Very interesting question. This planet population trend can also be found in NASA Exoplanet Archive, and it is not observational biases! It is actually an unresolved phenomenon that is not predicted by current theories of planet formation. This gap has many names, such as sub-Jovian desert, super-Neptunian desert, and sub-Jovian Pampas. It lies approximately between Neptune-size and Jupiter-size planets representing the most underpopulated planet desert. It was first described by Szabó and Kiss in 2011. Later, the desert was also found to appear in radius distribution as Kepler collected more data (Beaugé & Nesvorný, 2012). The lack of well-characterized planet in this region prevents us from further assessing the evolution and formation of these planets. One possible explanation is photon-evaporation (Kurokawa & Nakamoto, 2014). In this scenario, the atmosphere of close-in sub-Jupiters and super-Neptunes experiences intensive escape induced by stellar radiation and wind leaving behind the small cores, which are either super-Earth- or mini-Neptune-size.
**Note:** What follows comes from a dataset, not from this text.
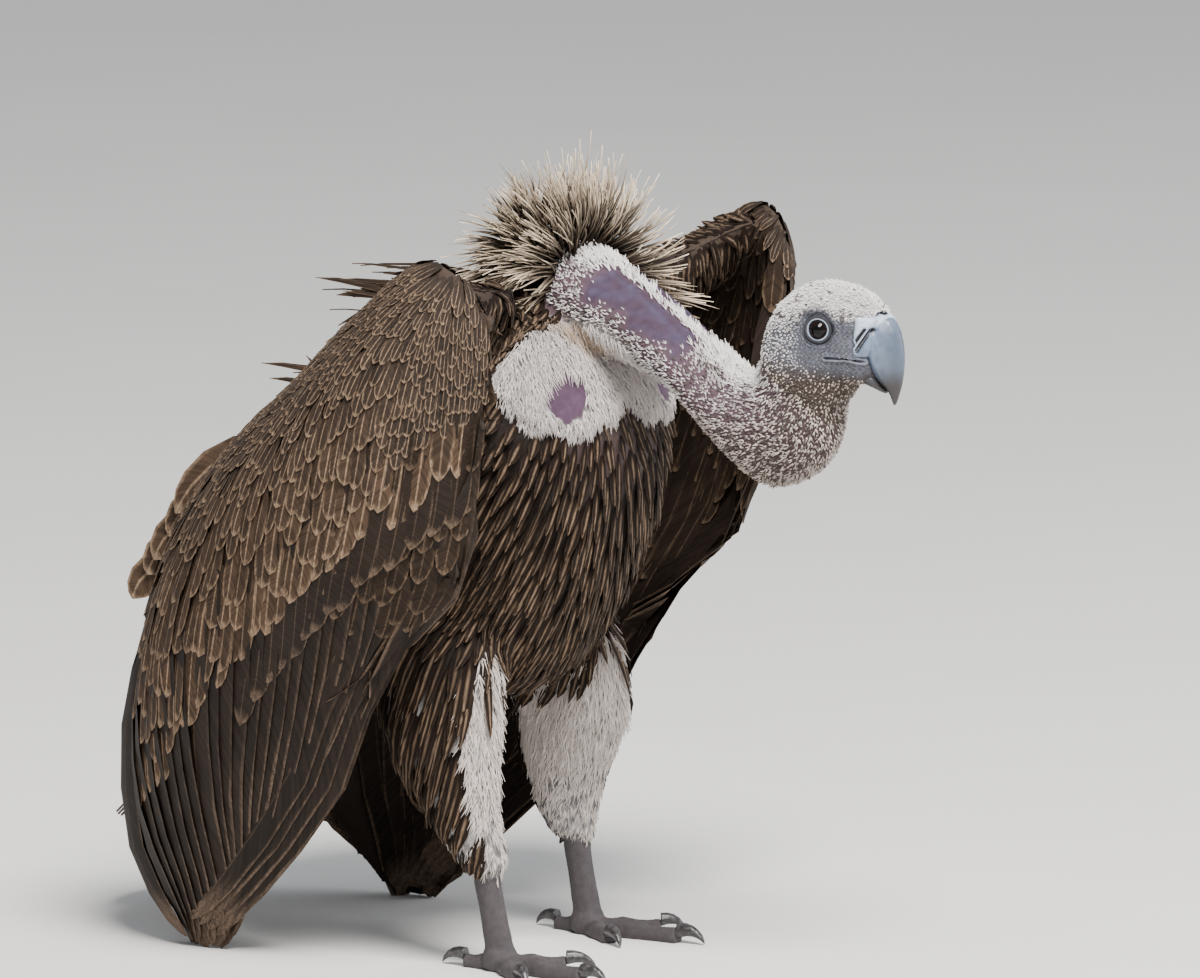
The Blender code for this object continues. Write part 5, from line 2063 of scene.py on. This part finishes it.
class VULTURE_OT_eyes(bpy.types.Operator):
    """Shape both eyes with iris, pupil and pale ring"""
    bl_idname = "vulture.eyes"
    bl_label = "Eyes"

    def execute(self, context):
        make_eyes()
        return {"FINISHED"}


class VULTURE_OT_claws(bpy.types.Operator):
    """Shape the four claws of each foot"""
    bl_idname = "vulture.claws"
    bl_label = "Claws"

    def execute(self, context):
        make_claws()
        return {"FINISHED"}


class VULTURE_OT_stage(bpy.types.Operator):
    """Set the floor, the lights, the sky and the camera"""
    bl_idname = "vulture.stage"
    bl_label = "Stage"

    def execute(self, context):
        set_stage()
        return {"FINISHED"}


OPERATORS = (VULTURE_OT_skin, VULTURE_OT_wings, VULTURE_OT_plumage, VULTURE_OT_legs,
             VULTURE_OT_ruff, VULTURE_OT_down, VULTURE_OT_tail, VULTURE_OT_bill,
             VULTURE_OT_eyes, VULTURE_OT_claws, VULTURE_OT_stage)
GROUPS = {"vulture_sizes": VultureSizes, "vulture_colours": VultureColours,
          "vulture_studio": VultureStudio}


class VULTURE_PT_panel(bpy.types.Panel):
    """Sizes, colours and building steps of the vulture"""
    bl_idname = "VULTURE_PT_panel"
    bl_label = "White-backed vulture"
    bl_space_type = "VIEW_3D"
    bl_region_type = "UI"
    bl_category = "Vulture"

    def draw(self, context):
        for operator in OPERATORS:
            self.layout.operator(operator.bl_idname)
        for name, group in GROUPS.items():
            box = self.layout.box()
            for label in group.__annotations__:
                box.prop(getattr(context.scene, name), label)


def register():
    for group in GROUPS.values():
        bpy.utils.register_class(group)
    for name, group in GROUPS.items():
        setattr(bpy.types.Scene, name, bpy.props.PointerProperty(type=group))
    for operator in (*OPERATORS, VULTURE_PT_panel):
        bpy.utils.register_class(operator)


def unregister():
    for operator in reversed((*OPERATORS, VULTURE_PT_panel)):
        bpy.utils.unregister_class(operator)
    for name, group in GROUPS.items():
        delattr(bpy.types.Scene, name)
        bpy.utils.unregister_class(group)


def main():
    register()
    for operator in OPERATORS:
        kind, name = operator.bl_idname.split(".")
        getattr(getattr(bpy.ops, kind), name)()


if __name__ == "__main__":
    main()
The photon-evaporation model successfully reproduced the observed trend. Another mechanism is runaway gas accretion (Batygin et al., 2016). A planet with mass higher than 10 M undergoes runaway gas accretion, and the mass and radius of the planet increase dramatically and rapidly surpass the desert region forming a Jovian world. In contrast, a planet with mass lower than 10 M forms a Neptunian world, and the worlds in between Jupiter and Neptune are short-lived and very few in number. We still don't know which of these two mechanisms might be responsible for the formation of desert. It could be the combination of both.